Will people be able to return from Mars?
Musk believes that it is very important for people to be able to come back, even if they don't actually decide to do so. It makes taking the trip less risky and means that if people don't like it or don't fit in, they can always return to their home planet. "A flight to Mars will always include a return ticket," he quips.
How can people at this conference contribute to Musk's work?

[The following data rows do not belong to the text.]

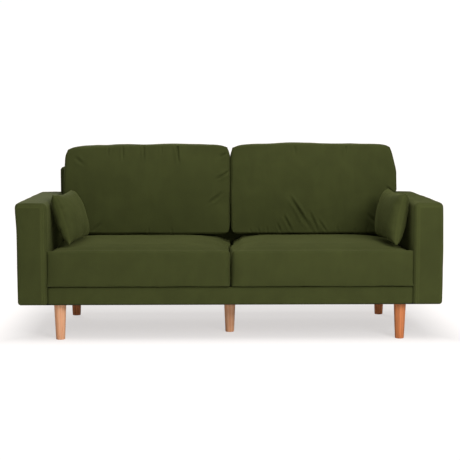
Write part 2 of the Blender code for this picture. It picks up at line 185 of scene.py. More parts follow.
class SofaStudio(bpy.types.PropertyGroup):
    """Light round the sofa."""

    ambient: bpy.props.FloatProperty(
        name="Ambient",
        description="Strength of the even light from all round",
        default=0.13,
        min=0.0,
    )
    overhead: bpy.props.FloatProperty(
        name="Overhead",
        description="Strength of the wide soft light above",
        default=79.0,
        unit="POWER",
        min=0.0,
    )
    key: bpy.props.FloatProperty(
        name="Key",
        description="Strength of the soft light in front of the right arm",
        default=124.0,
        unit="POWER",
        min=0.0,
    )
    low_fill: bpy.props.FloatProperty(
        name="Low fill",
        description="Strength of the wide soft light low in front, which reaches the legs",
        default=25.0,
        unit="POWER",
        min=0.0,
    )
    rear: bpy.props.FloatProperty(
        name="Rear",
        description="Strength of the weak soft light high behind the back",
        default=80.0,
        unit="POWER",
        min=0.0,
    )


# --- mesh helpers -----------------------------------------------------------------------------


def smoothstep(low, high, values):
    t = np.clip((np.asarray(values) - low) / (high - low), 0.0, 1.0)
    return t * t * (3 - 2 * t)


def read_points(mesh):
    points = np.empty(len(mesh.vertices) * 3)
    mesh.vertices.foreach_get("co", points)
    return points.reshape(-1, 3)


def read_normals(mesh):
    normals = np.empty(len(mesh.vertices) * 3)
    mesh.vertices.foreach_get("normal", normals)
    return normals.reshape(-1, 3)


def write_points(mesh, points):
    mesh.vertices.foreach_set("co", np.ascontiguousarray(points).ravel())
    mesh.update()


def only(piece):
    """Makes a piece the one that is selected and active."""
    bpy.ops.object.select_all(action="DESELECT")
    piece.select_set(True)
    bpy.context.view_layer.objects.active = piece


def settle(piece):
    """Puts a piece's place, turn and size into its mesh."""
    only(piece)
    bpy.ops.object.transform_apply(location=True, rotation=True, scale=True)


def bevel_selected(offset, segments):
    """Bevels what is selected on the active piece, and leaves edit mode."""
    bpy.ops.object.mode_set(mode="EDIT")
    bpy.ops.mesh.bevel(offset=offset, segments=segments, affect="EDGES")
    bpy.ops.object.mode_set(mode="OBJECT")


def small_block(name, place, size):
    """A block to shape further, selected all over."""
    bpy.ops.object.select_all(action="DESELECT")
    bpy.ops.mesh.primitive_cube_add(size=1.0, location=place)
    block = bpy.context.object
    block.name = block.data.name = name
    block.scale = size
    settle(block)
    bpy.ops.object.mode_set(mode="EDIT")
    bpy.ops.mesh.select_all(action="SELECT")
    bpy.ops.object.mode_set(mode="OBJECT")
    return block


def repeat(piece, count, step):
    """Copies a shape along a row, within its own mesh."""
    row = piece.modifiers.new("row", "ARRAY")
    row.count = count
    row.use_relative_offset = False
    row.use_constant_offset = True
    row.constant_offset_displace = step
    apply_modifiers(piece)


def mirror_across_middle(piece, points):
    """Turns a right-hand piece into a left-hand one."""
    write_points(piece.data, points * (-1, 1, 1))
    piece.data.flip_normals()


def apply_modifiers(piece):
    only(piece)
    for modifier in list(piece.modifiers):
        bpy.ops.object.modifier_apply(modifier=modifier.name)


def subdivide_smooth(piece):
    soft = piece.modifiers.new("soft", "SUBSURF")
    soft.levels = soft.render_levels = 1
    apply_modifiers(piece)


def lay_lines(low, high, spacing, *stops):
    """Grid lines from low to high, about spacing apart, that pass through the stops."""
    ends = sorted({low, high, *[stop for stop in stops if low < stop < high]})
    lines = [low]
    for start, end in zip(ends, ends[1:]):
        count = max(1, round((end - start) / spacing))
        lines += list(np.linspace(start, end, count + 1)[1:])
    return lines


def rounding_stops(low, high, radius):
    """Extra grid lines where a block's edges are rounded."""
    parts = (0.3, 0.65, 1.0)
    return [low + radius * part for part in parts] + [high - radius * part for part in parts]


def seam_stops(*seams):
    """Grid lines on both sides of each seam and along it."""
    return [seam + side for seam in seams for side in (-SEAM_HALF_WIDTH, 0, SEAM_HALF_WIDTH)]


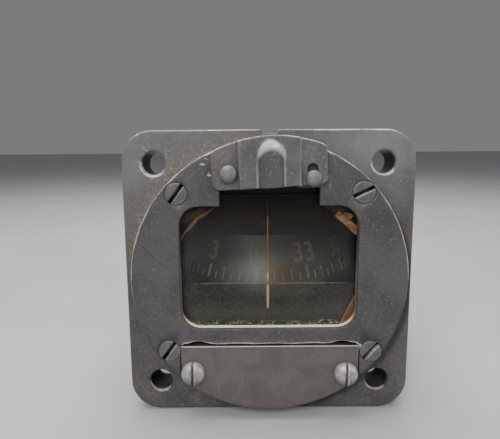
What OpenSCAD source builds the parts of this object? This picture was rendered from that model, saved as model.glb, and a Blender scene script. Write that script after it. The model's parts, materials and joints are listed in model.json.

He believes believes that the more companies that are working on space-related endeavors the better. His reason for coming to this conference was to get more people involved in this project: they might compete with SpaceX or collaborate. Whatever the case, the more people working to solve the problem the better. But Musk says that even the entertainment industry could play a role in this mission. Getting people excited about the possibility of going to Mars and building popular support is important for what SpaceX is trying to do. It's about sparking people's imagination.
On that note, the panel ends, and Musk leaves the stage.